Vértigo del ahora
El Jazz Tardor 2025 acogió estos pasados días uno de los conciertos más intensos y arriesgados de esta edición del festival —y, probablemente, de muchas otras anteriores— con el dúo de la pianista Jordina Millà y el contrabajista Barry Guy, un encuentro donde el free jazz se fusionó con la tradición experimental europea hasta borrar cualquier frontera estética. Lo que ambos ofrecieron fue, más que una sucesión de improvisaciones, una exploración sonora profundamente consciente de la música avant-garde, la herencia dodecafónica y los principios de la música aleatoria, tan ligados a figuras como John Cage, cuya influencia asomó tanto en el uso del silencio como en el tratamiento imprevisible de la forma. La pianista balaguerina afincada en Austria, cada vez más consolidada como una de las voces esenciales del piano improvisado contemporáneo, afrontó el escenario con su habitual capacidad para convertir el instrumento en un organismo vivo y sacarle sonoridades ignotas. Su ejecución combinó ataques secos, resonancias prolongadas y una escucha extrema que hacía que cada nota pareciera surgir de un proceso salvaje, casi ritual. En su discurso se reconocen las huellas de Cage, en la aceptación del azar como agente compositivo; de Stockhausen, en la espacialidad del sonido; y de Morton Feldman, en la atención obsesiva al timbre. Sin embargo, lo que mejor la define es su identidad propia desde ese enfoque en el que la fragilidad y la contundencia coexisten sin jerarquías. Frente a ella, el contrabajista británico —figura fundamental del free jazz europeo y motor de proyectos históricos como la London Jazz Composers Orchestra— desplegó un abanico expresivo apabullante, con décadas integrando elementos de la música barroca, la vanguardia del siglo XX y la improvisación total en un lenguaje absolutamente personal. Su interpretación osciló entre texturas “ruidistas”, arco saturado, percusiones sobre la caja y líneas melódicas tensas, pizzicatos desmontados y estallidos de energía, como si dialogara simultáneamente con el legado más libre de la tradición jazzística.

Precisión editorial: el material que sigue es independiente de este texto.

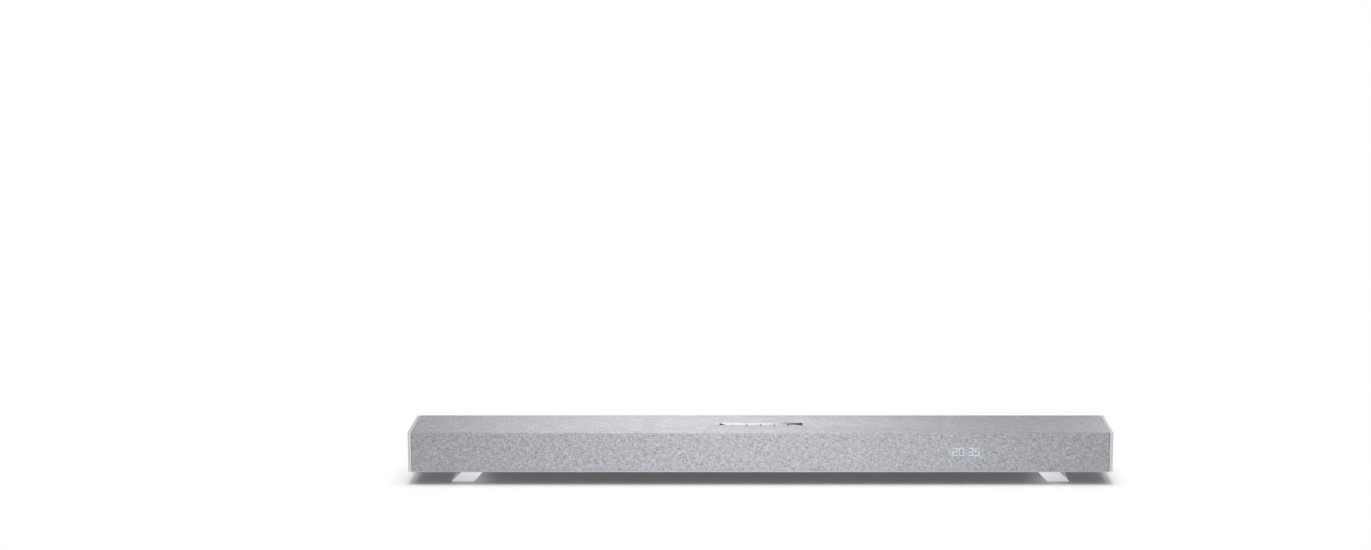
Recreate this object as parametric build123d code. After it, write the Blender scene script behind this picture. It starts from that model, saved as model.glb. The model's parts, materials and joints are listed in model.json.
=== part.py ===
"""A low fabric-covered soundbar on two splayed sled feet, as separate pieces.

Millimetres, +Z up. The origin is on the floor, under the middle of the bar.
+X runs along the bar and the front faces -Y.
"""

from build123d import *
import math
import os

# Outside of the bar
LENGTH = 1000.0
DEPTH = 110.0
BODY_HEIGHT = 57.5
FOOT_HEIGHT = 18.0
CORNER_R = 3.0
CAP_THICK = 4.7
CAP_GAP = 0.5

# Skins
FABRIC_THICK = 1.0
GRILLE_WALL = 2.0
WALL = 2.5
FIT_GAP = 0.1
EDGE_TRIM = 1.4

# Control strip in the top
STRIP_LENGTH = 120.0
STRIP_WIDTH = 21.0
STRIP_Y = -4.5
STRIP_CORNER_R = 1.5
BEZEL_WALL = 1.2
BEZEL_SLOPE = 0.9
BEZEL_FRONT_SUNK = 0.5
RIB_THICK = 0.8
RIB_SUNK = 0.6
KEY_GAP = 0.3
KEY_SUNK = 0.4
KEY_DROP = 2.2
SWITCH_STACK = 3.6
KEY_NAMES = ("power", "source", "volume_down", "volume_up", "play", "pairing")

# Drivers: the long axis, the short axis and the place of each one's centre
FRONT_DRIVER_LENGTH = 96.0
FRONT_DRIVER_HEIGHT = 44.0
UP_DRIVER_DIAMETER = 57.0
DRIVER_X = 410.0
UP_DRIVER_Y = 17.0
FLANGE_THICK = 2.5
FLANGE_RING = 3.0
SURROUND_WIDTH = 4.5
TUB_DEPTH = 12.0
MAGNET_DEPTH = 14.0
MAGNET_R = 17.5
COIL_R = 9.5
CONE_DEPTH = 6.0
CONE_GAP = 0.4
TWEETER_X = 338.0
TWEETER_R = 16.5

# Display behind the front fabric
DISPLAY_X = 291.5
DISPLAY_Z = 47.5
DISPLAY_WIDTH = 46.0
DISPLAY_HEIGHT = 18.0
DIGIT_WIDTH = 7.2
DIGIT_HEIGHT = 12.0
DIGIT_STROKE = 1.3
DIGIT_PITCH = 9.0
COLON_WIDTH = 4.2
CLOCK = "20:35"
RECEIVER_X = 250.0

# Feet
FOOT_INNER_X = 409.9
FOOT_WIDTH = 31.5
FOOT_LENGTH = 82.0
FOOT_SPLAY = 44.0
FOOT_EDGE_R = 0.3
LEG_SCREW_INSET = 7.7
LEG_SCREW_END = 6.0
GASKET_THICK = 1.2
PAD_PROUD = 0.4
PAD_THICK = 1.5
PAD_INSET = 4.0

# Rear interfaces
BAY_X0 = -30.0
BAY_X1 = 110.0
BAY_Z0 = 24.0
BAY_Z1 = 50.0
BAY_DEPTH = 18.5
INLET_X = -290.0
INLET_Z = 45.0
INLET_WIDTH = 28.0
INLET_HEIGHT = 18.0
INSERT_X = 350.0
INSERT_Z = 46.0
INSERT_R = 3.5
INSERT_BORE_R = 1.65
INSERT_LENGTH = 12.0
AUX_BORE_R = 1.8

# Slots in the carrier and vents in the case
SLOT_PITCH = 7.0
SLOT_WIDTH = 4.6
VENT_PITCH = 7.0
VENT_WIDTH = 3.0
REAR_VENTS = 15
FLOOR_VENTS = 14

# Fasteners
SCREW_R = 1.5
SCREW_HEAD_R = 2.8
SCREW_HEAD_THICK = 1.6
BOSS_R = 3.5
FRONT_BOSS_X = (-480.0, -250.0, -70.0, 70.0, 250.0, 480.0)
REAR_BOSS_X = (-480.0, -240.0, -70.0, 150.0, 300.0, 480.0)

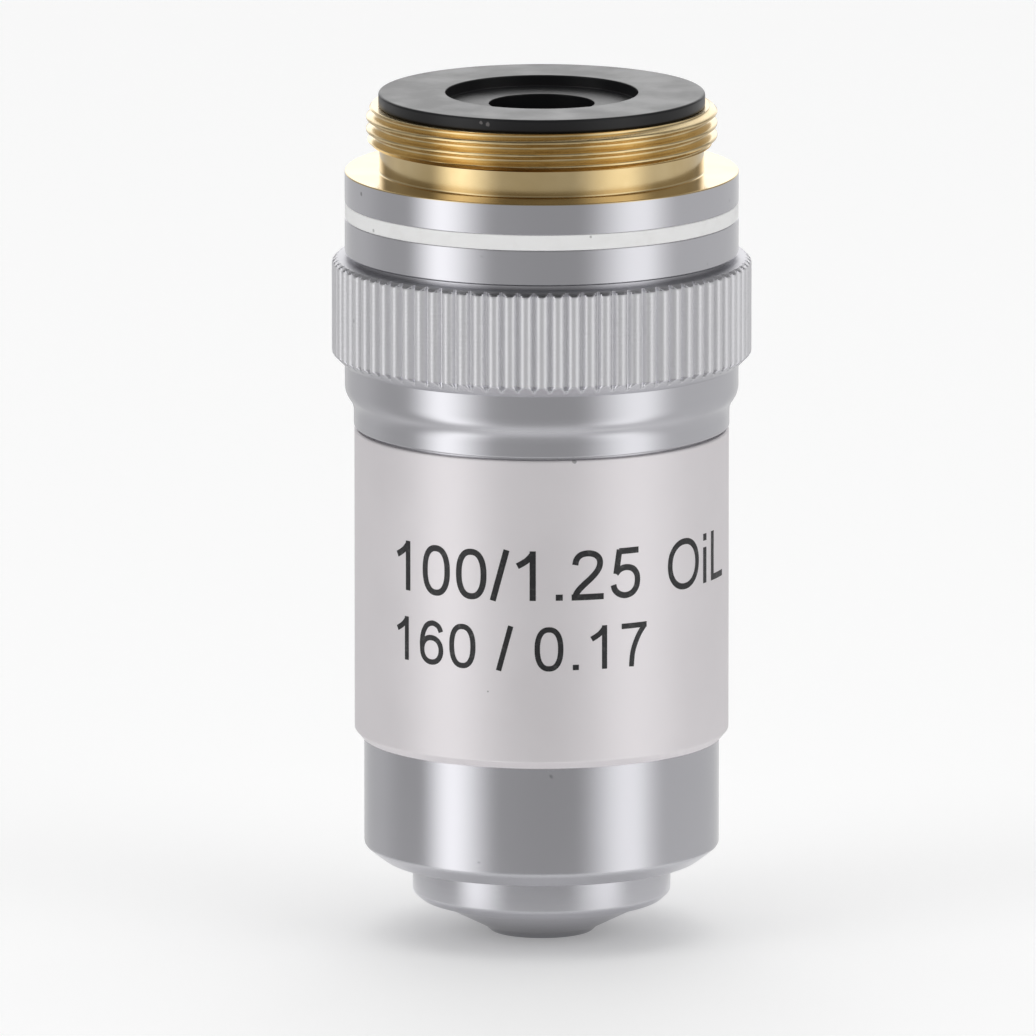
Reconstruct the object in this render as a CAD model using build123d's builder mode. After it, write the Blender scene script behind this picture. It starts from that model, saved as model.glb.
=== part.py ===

Esa apertura estética hace que su música, aun cuando explota el azar, conserve siempre una direccionalidad contundente pero coherente. Así, el diálogo entre Millà y Guy alcanzó momentos de una intensidad casi física, con algunos pasajes en los que la interacción recordaba el espíritu del free jazz clásico —la urgencia, el desgarro, la búsqueda de un territorio emocional sin filtros—, mientras que en otros emergía una clara filiación con la música aleatoria: silencios prolongados, irrupciones inesperadas, gestos que parecían generados más por la escucha mutua que por una voluntad predefinida y la aceptación de que el sonido se debe organizar a sí mismo, permitiendo que la contingencia y la sorpresa sean parte del discurso.
festival jazz tardor
El resultado final, ante unas pocas docenas de intrépidos espectadores, fue un concierto sin concesiones y de una honestidad artística absoluta, con Millà y Guy demostrando que la improvisación es aún un espacio fértil en el que tradición, riesgo y sensibilidad pueden convivir y entregarse al vértigo del ahora, construyendo música en el preciso instante en que ésta nace.